The dissenters, Justices Souter, Stevens, Ginsburg and Breyer, said the ruling would open the door to a flood of corporate and union money in the guise of the sham issue advertisements that the law was designed to stop. They said the opinion, Federal Election Commission v. Wisconsin Right to Life, No. 06-969, effectively overruled a major part of the law as well as the 2003 Supreme Court decision that had upheld it, a view with which many election law experts agreed.
School officials can censor and punish student speech that can be interpreted as advocating or celebrating the use of illegal drugs, the court held in ruling that a principal did not violate a students First Amendment rights by suspending him for his display of a banner proclaiming Bong Hits 4 Jesus.
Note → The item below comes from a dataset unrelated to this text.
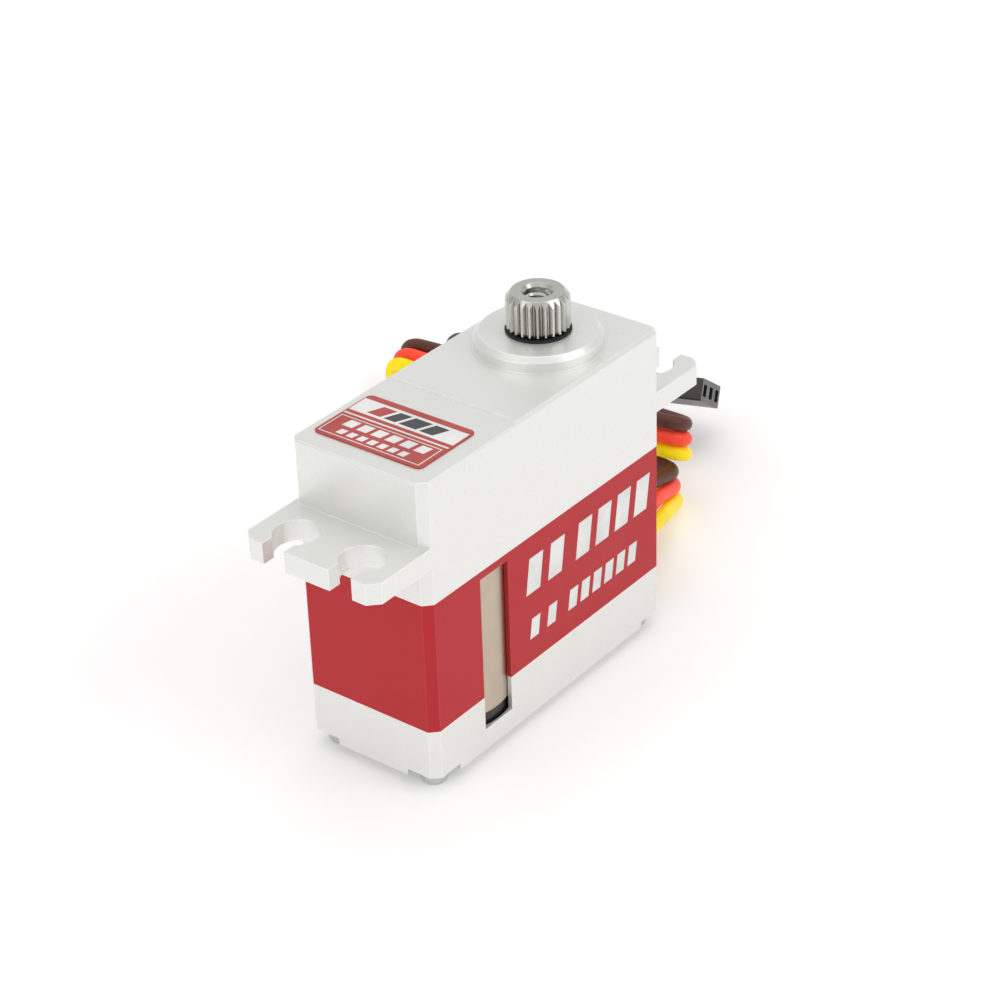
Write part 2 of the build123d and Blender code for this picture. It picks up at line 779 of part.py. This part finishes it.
def wire_points(place):
    """The route of one wire: place is 1 for the upper edge, 0 for the middle, -1 for the lower."""
    points = []
    for x, y, z, rise, lean, spacing in ribbon:
        flat = place * spacing * math.cos(math.radians(rise))
        points.append(
            (
                x + flat * math.cos(math.radians(lean)),
                y + flat * math.sin(math.radians(lean)),
                z + place * spacing * math.sin(math.radians(rise)),
            )
        )
    return points


for colour, place in (("brown", 1), ("red", 0), ("yellow", -1)):
    route = wire_points(place)
    bends = corner_radii(route)
    with BuildPart() as lead_wire:
        centreline = wire_tube(route, bends)
    save(lead_wire, f"lead_wire_{colour}")
    share = lead_wire.part.volume / (math.pi * wire_radius**2 * centreline.length)
    print(colour, "length", round(centreline.length, 1), "volume share", round(share, 4))
    print("radii", [round(bend, 1) for bend in bends])

# ---------- plug ----------
plug_length = 14.0
plug_width = 7.6
plug_thickness = 2.5
contact_pitch = 2.54
plug_tilt = math.radians(34)
plug_axis = Vector(0.3, -0.954, 0.03).normalized()
plug_row = Vector(0.954 * math.cos(plug_tilt), 0.3 * math.cos(plug_tilt), -math.sin(plug_tilt))
plug_front = Plane(origin=(49.82, 8.13, 6.2), x_dir=plug_row, z_dir=plug_axis)

with BuildPart() as plug_housing:
    # Three-way shell with a square hole in front of each contact.
    with BuildSketch(plug_front.offset(-plug_length)):
        RectangleRounded(plug_width, plug_thickness, 0.2)
    extrude(amount=plug_length)
    with BuildSketch(plug_front):
        with GridLocations(contact_pitch, 1, 3, 1):
            Rectangle(1.3, 1.3)
    extrude(amount=-8.5, mode=Mode.SUBTRACT)
    # Latch openings along one broad side.
    latch_side = Plane(
        origin=plug_front.origin - plug_front.y_dir * (plug_thickness / 2),
        x_dir=plug_front.x_dir,
        z_dir=-plug_front.y_dir,
    )
    with BuildSketch(latch_side):
        with Locations((0, 5.2)):
            with GridLocations(contact_pitch, 1, 3, 1):
                Rectangle(1.5, 2.4)
    extrude(amount=-0.5, mode=Mode.SUBTRACT)
save(plug_housing, "plug_housing")

with BuildPart() as plug_contacts:
    with BuildSketch(plug_front.offset(-8.5)):
        with GridLocations(contact_pitch, 1, 3, 1):
            Rectangle(1.1, 1.1)
            Rectangle(0.7, 0.7, mode=Mode.SUBTRACT)
    extrude(amount=7.6)
save(plug_contacts, "plug_contacts")
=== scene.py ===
import json
import math

import bmesh
import bpy
from mathutils import Matrix, Vector


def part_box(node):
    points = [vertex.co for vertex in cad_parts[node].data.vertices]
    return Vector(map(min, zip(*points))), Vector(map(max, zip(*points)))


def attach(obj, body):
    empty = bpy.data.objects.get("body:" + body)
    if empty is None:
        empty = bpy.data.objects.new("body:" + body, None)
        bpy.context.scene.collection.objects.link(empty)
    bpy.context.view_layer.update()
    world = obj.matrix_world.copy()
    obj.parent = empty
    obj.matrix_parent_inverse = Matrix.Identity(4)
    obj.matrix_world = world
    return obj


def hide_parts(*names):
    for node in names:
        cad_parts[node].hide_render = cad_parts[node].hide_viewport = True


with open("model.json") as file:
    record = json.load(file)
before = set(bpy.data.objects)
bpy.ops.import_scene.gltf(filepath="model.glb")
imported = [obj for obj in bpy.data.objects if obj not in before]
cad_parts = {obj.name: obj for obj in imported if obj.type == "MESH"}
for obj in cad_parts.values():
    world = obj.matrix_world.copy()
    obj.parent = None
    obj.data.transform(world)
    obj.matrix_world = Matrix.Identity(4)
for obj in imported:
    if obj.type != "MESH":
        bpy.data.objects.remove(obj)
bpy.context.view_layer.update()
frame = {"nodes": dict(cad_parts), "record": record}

scene = bpy.context.scene
MM = 0.001

# ---------- camera ----------
CAMERA_PLACE = (-0.16654, -0.13410, 0.14669)
CAMERA_LENS = 97.25
look = Vector((0.67326, 0.53508, -0.51030)).normalized()
right = Vector((0.60824, -0.79322, -0.02926)).normalized()
up = right.cross(look).normalized()
camera_data = bpy.data.cameras.new("camera")
camera_data.lens = CAMERA_LENS
camera_data.sensor_width = 36.0
camera_data.clip_start = 0.01
camera = bpy.data.objects.new("camera", camera_data)
scene.collection.objects.link(camera)
turned_to = Matrix((right, up, -look)).transposed().to_4x4()
camera.matrix_world = Matrix.Translation(CAMERA_PLACE) @ turned_to
scene.camera = camera

# ---------- lead ----------
WIRE = 0.00155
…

Five justices, in an opinion by Chief Justice Roberts, found no constitutional violation; a sixth, Justice Breyer, said the principal was entitled to immunity from damages no matter how the First Amendment question should be answered. Justices Stevens, Souter and Ginsburg dissented on First Amendment grounds. The case was Morse v. Frederick, No. 06-278.
Federal Authority
In its first encounter with global climate change, the court ruled by a 5-to-4 vote that the Environmental Protection Agency had the authority to regulate heat-trapping gases in automobile emissions. The agency had maintained that it had no such authority and that it would not use it if it did. But the court said the agency could refuse to act only if it provided a scientific basis for its refusal.
To reach that conclusion, the court first had to find that Massachusetts, which along with other states had brought the lawsuit against the E.P.A., was suffering the type of injury from the agencys antiregulatory stance that gave the state standing to sue. Writing for the majority, Justice Stevens said states were due special deference in their claims to standing. The case, Massachusetts v. Environmental Protection Agency, No. 05-1120, marked a rare expansion by the court of the doctrine of standing. Chief Justice Roberts dissented, along with Justices Scalia, Thomas and Alito.